Which is also why He asks us now to take up our crosses and nail to them every one of our losses of something that was never alive to begin with in order to start narrowing down what life really is and what truly makes it worth living. Because the fact is that it ain’t jobs or titles or trinkets or triumphs. No, what makes life worth living is the hope that we can keep living it.
But friends, that’s the problem.
It’s that we can’t if all we continue to live it for is all that gets left behind. So why then live for those things any longer? Not only because we can’t keep them anyway, but also because they’re all He’s asking us to lose in order to find the gift of life lived with Him forever? Yes, He’s just asking us to let go of all that won’t be welcomed in Heaven.
But if we truly hope to be found there someday, well then what would we ever care to hold onto if it might keep us from being welcomed in?
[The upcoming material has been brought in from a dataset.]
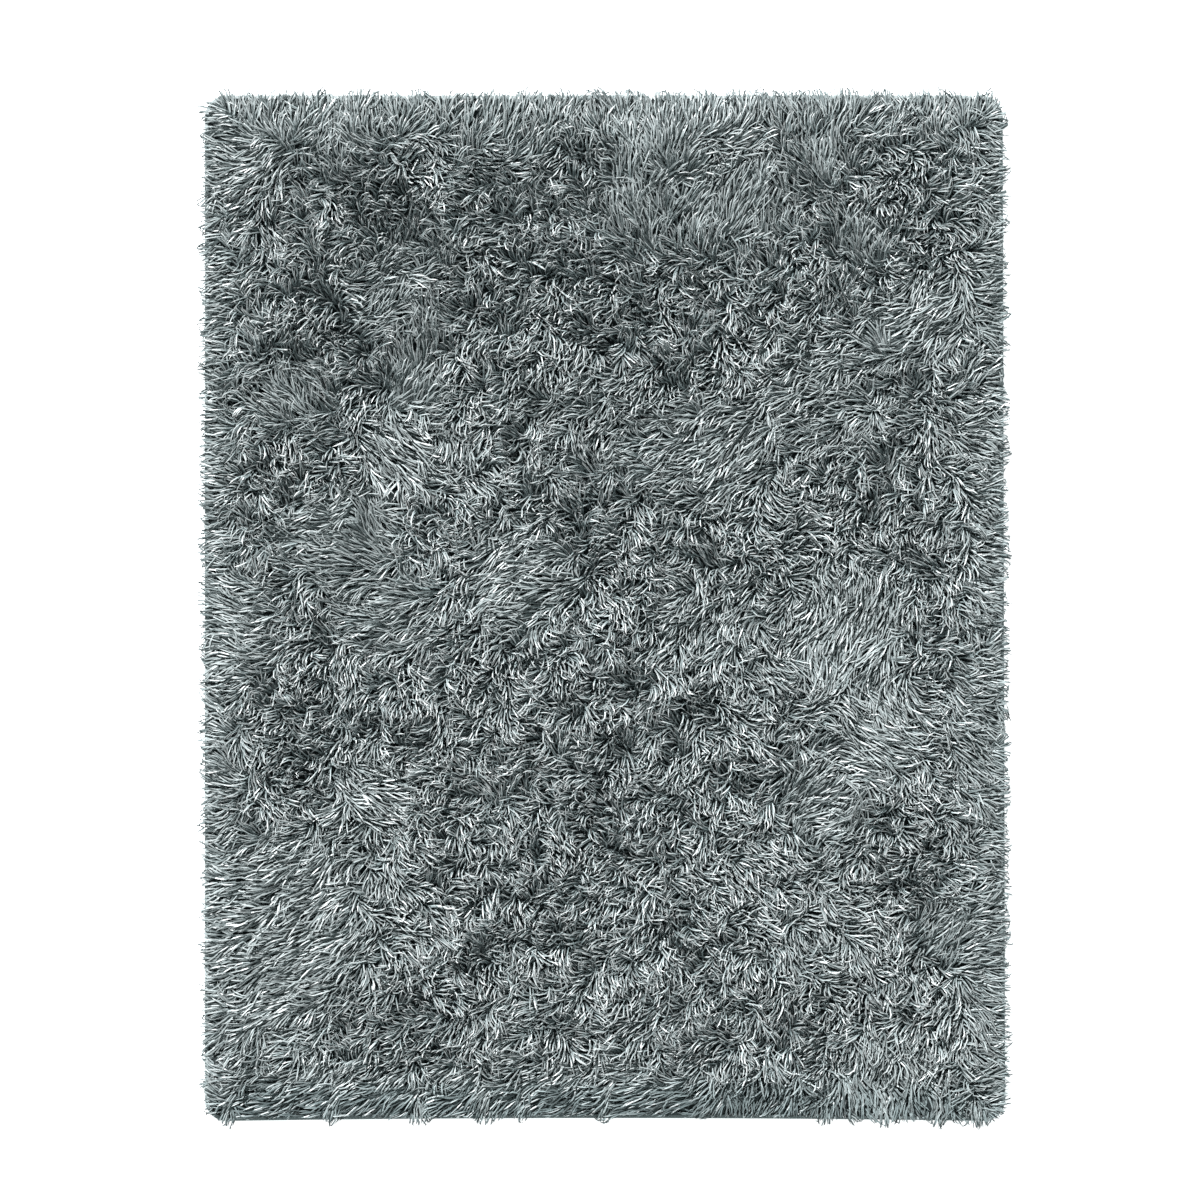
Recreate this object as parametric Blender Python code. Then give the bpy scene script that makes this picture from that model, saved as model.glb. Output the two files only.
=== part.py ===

No, that’s all the stuff that perhaps once did matter to us. It was the things we learned to hold dear or believe important. It’s the way of life lived for things we can live without. It’s the common existence as built inside the assumption that life consists of an abundance of things, theories, possessions or plans. It’s the continuing of our choice to live this life that same way, finding then only more of the same things that we’ve already found thanks to having changed nothing.
Which is the very definition of insanity.
And well, when you see it that way, it really seems insane to refuse His asking us to lay down a life of insanity for that promised to live for all eternity.
I mean, we can continue to make this all as convoluted and confusing as we for some reason have always delighted for it to seem. But still that Day comes either way. So why not allow it to be as simple as the cross has always said it was?
And sure, there’s not much all that simple about the cross as it displays a life dispelled. But again, if all we lose is the way of life we’ve lived that’s long kept us from finding the kind of life that doesn’t end, well, don’t really see that we’re losing all that much.
In fact, just seems like finding all we’ve been looking for!